The naive way to approach this would be start at the top left and work our way across each row, and that would be fine except you wouldn’t have a clue of what you’re looking at until it’s calculated around half of the pixels so you can see around half of the screen. That’s a problem when you want to navigate around quickly and keep restarting the draw process every time you move.

Instead, what I did was start with an extremely low resolution render (8×8 pixels) which meant only 64 coordinates to calculate – a lot by hand but doable in 1/60 of a second by a computer, even with something as slow as Pico-8. At that point, after the first frame, you have some hint at what the final image might be. From there it continues to increase the resolution until it fills it all out at the native 128×128, which takes many frames but usually only about 5-10 seconds which isn’t very long to wait.

The trick was how to gradually keep increasing the resolution without wasting work in the process? Basically, I use the top left corner of each oversized pixel to determine what color the whole region that oversized pixel covers, and then I redraw over the other parts of the oversized pixel with progressively smaller pixels until every 128×128 spot on the screen has had exactly one calculation done for its coordinate. This is difficult to explain, but if you watch the animation or play the game and keep an eye on the top left corner of each mega-pixel as it enhances the image you’ll see the color never gets replaced.

Breaking the 0x0000.0001 Barrier

I thought this would be an interesting opportunity to try to build my bit-management math skills and see if I can view things at a smaller scale than the above described version could. The only way this is possible in Pico-8 is by representing a number with a list of numbers, eg, to represent 64 bits of data in a world made of only 32 bit numbers you can simply use two 32 bit numbers and split the data between them.

This took some doing to figure out, but I ended up with a polynomial kind of representation, like the first number is just multiplied by 1, the second number is multiplied by 0.5^32, the third number is multiplied by 0.5^64, so if your numbers were 3, 4, 5 then your represented number would be 3*1 + 4*0.5^32 + 5*0.5^64. We of course can’t actually multiply this out in the program since the result would be too small, but we don’t need to, we can just keep representing it in parts as we do the math with normal old polynomial addition (add all similar multipliers together) and multiplication (multiply all multipliers of each side against all multipliers of the other side) rules.

Turns out this works quite nicely with the whole complex number thing, because complex numbers are multi-part too, eg, 5+6i. So the rational and complex component of that complex number end up having a list of sub-numbers to represent arbitrary precision.

And to avoid leaving anything out, my examples here talk about 32 bits but there’s actually only 31 since 1 bit is for positive/negative and screws everything up if you try to use it when leveraging the native addition and multiplication.
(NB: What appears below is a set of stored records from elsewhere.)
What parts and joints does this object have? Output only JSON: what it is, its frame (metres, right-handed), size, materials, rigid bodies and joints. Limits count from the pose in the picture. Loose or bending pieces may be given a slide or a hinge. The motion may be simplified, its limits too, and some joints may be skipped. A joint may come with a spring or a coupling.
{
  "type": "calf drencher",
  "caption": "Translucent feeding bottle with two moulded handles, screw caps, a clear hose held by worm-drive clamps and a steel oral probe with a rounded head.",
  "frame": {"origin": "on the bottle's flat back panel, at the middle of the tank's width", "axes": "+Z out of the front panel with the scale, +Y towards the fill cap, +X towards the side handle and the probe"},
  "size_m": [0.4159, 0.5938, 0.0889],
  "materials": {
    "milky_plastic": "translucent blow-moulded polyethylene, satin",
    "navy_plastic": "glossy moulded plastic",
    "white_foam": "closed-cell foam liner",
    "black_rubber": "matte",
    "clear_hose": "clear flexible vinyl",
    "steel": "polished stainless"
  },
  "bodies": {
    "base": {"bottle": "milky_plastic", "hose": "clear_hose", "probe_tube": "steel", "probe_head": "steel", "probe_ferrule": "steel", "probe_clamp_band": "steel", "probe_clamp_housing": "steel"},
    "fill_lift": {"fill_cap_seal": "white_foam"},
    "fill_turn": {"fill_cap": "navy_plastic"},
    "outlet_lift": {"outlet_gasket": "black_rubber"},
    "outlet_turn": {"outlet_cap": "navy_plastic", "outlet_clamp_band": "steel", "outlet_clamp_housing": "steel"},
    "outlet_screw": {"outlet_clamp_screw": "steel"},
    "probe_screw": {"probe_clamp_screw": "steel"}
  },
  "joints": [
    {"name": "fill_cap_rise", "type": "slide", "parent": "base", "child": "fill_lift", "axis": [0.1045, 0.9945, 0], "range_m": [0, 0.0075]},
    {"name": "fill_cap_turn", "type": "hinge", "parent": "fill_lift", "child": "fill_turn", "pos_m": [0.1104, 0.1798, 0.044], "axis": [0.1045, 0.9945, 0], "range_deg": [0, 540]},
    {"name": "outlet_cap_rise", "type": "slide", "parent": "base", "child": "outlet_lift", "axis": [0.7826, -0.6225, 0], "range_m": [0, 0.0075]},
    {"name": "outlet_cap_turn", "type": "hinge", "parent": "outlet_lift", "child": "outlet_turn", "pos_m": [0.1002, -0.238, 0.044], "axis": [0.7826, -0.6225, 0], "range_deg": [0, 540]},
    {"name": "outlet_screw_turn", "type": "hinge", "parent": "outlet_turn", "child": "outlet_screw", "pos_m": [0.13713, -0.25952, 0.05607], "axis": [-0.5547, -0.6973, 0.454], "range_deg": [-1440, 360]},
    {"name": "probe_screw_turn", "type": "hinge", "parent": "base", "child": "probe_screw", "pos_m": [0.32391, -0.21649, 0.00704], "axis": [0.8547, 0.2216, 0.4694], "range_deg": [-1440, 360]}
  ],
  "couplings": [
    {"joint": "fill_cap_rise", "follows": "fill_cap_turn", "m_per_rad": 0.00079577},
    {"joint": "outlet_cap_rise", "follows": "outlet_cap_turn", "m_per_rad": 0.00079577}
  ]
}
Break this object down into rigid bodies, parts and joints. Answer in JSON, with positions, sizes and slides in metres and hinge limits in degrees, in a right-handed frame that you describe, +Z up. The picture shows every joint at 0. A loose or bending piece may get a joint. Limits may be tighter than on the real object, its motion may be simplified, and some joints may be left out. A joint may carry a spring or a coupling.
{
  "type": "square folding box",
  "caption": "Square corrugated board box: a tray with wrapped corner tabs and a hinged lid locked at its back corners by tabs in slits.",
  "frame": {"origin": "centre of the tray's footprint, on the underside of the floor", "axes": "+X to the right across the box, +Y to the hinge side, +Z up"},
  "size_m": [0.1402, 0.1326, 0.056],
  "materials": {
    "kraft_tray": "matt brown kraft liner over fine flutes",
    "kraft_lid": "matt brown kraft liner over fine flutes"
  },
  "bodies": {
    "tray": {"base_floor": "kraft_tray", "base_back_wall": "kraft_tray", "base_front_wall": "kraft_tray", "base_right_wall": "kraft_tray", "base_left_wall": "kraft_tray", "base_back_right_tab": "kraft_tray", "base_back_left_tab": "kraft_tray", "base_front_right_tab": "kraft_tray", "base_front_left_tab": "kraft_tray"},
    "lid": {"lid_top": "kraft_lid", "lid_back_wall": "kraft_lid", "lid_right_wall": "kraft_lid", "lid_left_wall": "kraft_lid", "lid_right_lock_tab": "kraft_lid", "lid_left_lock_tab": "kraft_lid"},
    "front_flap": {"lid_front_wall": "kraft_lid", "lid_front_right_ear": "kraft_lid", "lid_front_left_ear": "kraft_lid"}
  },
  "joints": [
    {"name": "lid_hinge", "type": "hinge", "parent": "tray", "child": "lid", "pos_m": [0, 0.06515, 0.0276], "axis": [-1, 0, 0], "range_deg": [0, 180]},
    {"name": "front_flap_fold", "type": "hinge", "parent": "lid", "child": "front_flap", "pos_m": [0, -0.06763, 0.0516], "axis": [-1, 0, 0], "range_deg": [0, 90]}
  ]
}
My code worked around that but it’s too nitty-gritty to get into here, so I’m just going to gloss over that part.

Dealing with Overflows

Unfortunately, we still have to deal with overflows. If you multiply 0x0.001 by 0x0.001 then you get 0x0.000001 but we can only represent numbers as small as 0x0.0001 so the result we’d get back would be 0x0000 with no hints at what kind of overflow we had. If we knew the overflow, then we could carry it over, shift it way to the left (so the bit was at the most significant, not least significant, spot), and add it to the number representing the next level of bits.

After a lot of brainstorming I figured out how to do this though. In the above example, for multiplication, to figure out what the carry is that we want to send to the “right” (ie, to the number representing the next least significant set of bits) it’s a multistep process:

  • Shift both numbers 8 bits to the left (0x0.001 becomes 0x0.1)
  • Multiply them together (0x0.1 squared becomes 0x0.01)
  • Shift the result 16 bits to the left (0x0.01 becomes 0x100.0)
  • Add that to the next lower bit range (so it’s now 0x0.0 + 0x100.0 * 0.5^32)

A similar process is done but opposite to calculate what value is carried left to the next more significant bit range.

Impact on Speed

As you might imagine, converting the relevant variables to this complex polynomial representation induces an explosion of extra calculations and had a DRASTIC impact on speed and made running the same high-level calculations as before basically impossibly slow. I spent a bit of time trying to limit various things to try to get the speed to be vaguely bearable but it was still way too slow to be able to reasonably navigate anywhere.

I did my best on the math but taking a look at a known coordinate suggested that while it was indeed mostly working, there were still a few glitches to work out… It seemed like something around my representation of positive/negative wasn’t quite right. I am tempted to keep working on it, but due to the speed the utility is essentially nilch so I think I’ll abandon the project here and move on to greener pastures.

If you’re curious about the complex number library I made (although I recommend you not try to use it) you can find the code in a separate branch (infinite_zoom) here and if you want to try this super slow, glitchy monstrosity you can play it with this link.